Tuberculosis (TB) is a global health challenge. Currently it is the 7th leading cause of death worldwide, and Nigeria ranks fourth amongst 22 high-burden countries for the disease. This study sought to appraise the direct and indirect costs borne by TB patients attending the Chest Clinics at the Lagos State University Teaching Hospital, Ikeja and Mainland Hospital, (formerly Infectious Disease Hospital), Yaba, both in Lagos, Nigeria.
A cross-sectional study was conducted in July 2008, recruiting all consenting TB patients that had commenced treatment at the Chest Clinics of the Lagos State University Teaching Hospital, Ikeja and Mainland Hospital, Yaba, Lagos, Nigeria.
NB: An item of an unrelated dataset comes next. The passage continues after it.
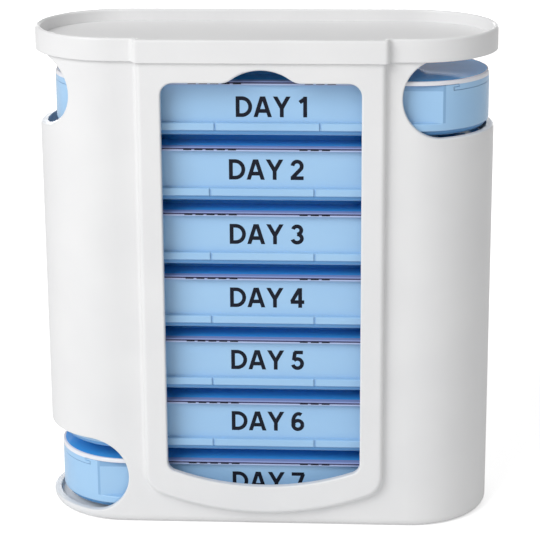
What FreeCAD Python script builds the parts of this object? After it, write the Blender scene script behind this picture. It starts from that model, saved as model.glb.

Data were collected with the aid of 205 pretested, self-administered questionnaires and analysed with the Statistical Package for the Social Sciences (SPSS, version 12.0; SPSS Inc. 2003). Long-run average costs were employed in accordance with the World Health Organisation’s (WHO) Guidelines for Cost and Cost-
Effectiveness Analysis of Tuberculosis Control, converting at US$1=N120.
Throughout the duration of treatment, the typical TB patient earned an annual income of fifteen thousand, seven hundred and ninety five thousand naira only (N15, 795), equivalent to about one hundred and thirty-two dollars (US$132) and spent 7% of this on transport fare to attend his clinic daily. Direct costs (medical and non-medical) ranged between US$113 and US$401 with an average of US$161.28. This equates to 10% of the typical patient’s annual income (123% of the mean monthly income). Mean number of days lost from work due to TB was 45. TB disrupted working relationships, threatened jobs and led to actual loss of jobs (8%). Patients also lost about 13% of their annual income (US$199) in indirect costs.
Direct and indirect costs of TB are exorbitant in Nigeria, and are especially due to poor social infrastructure and transport facilities.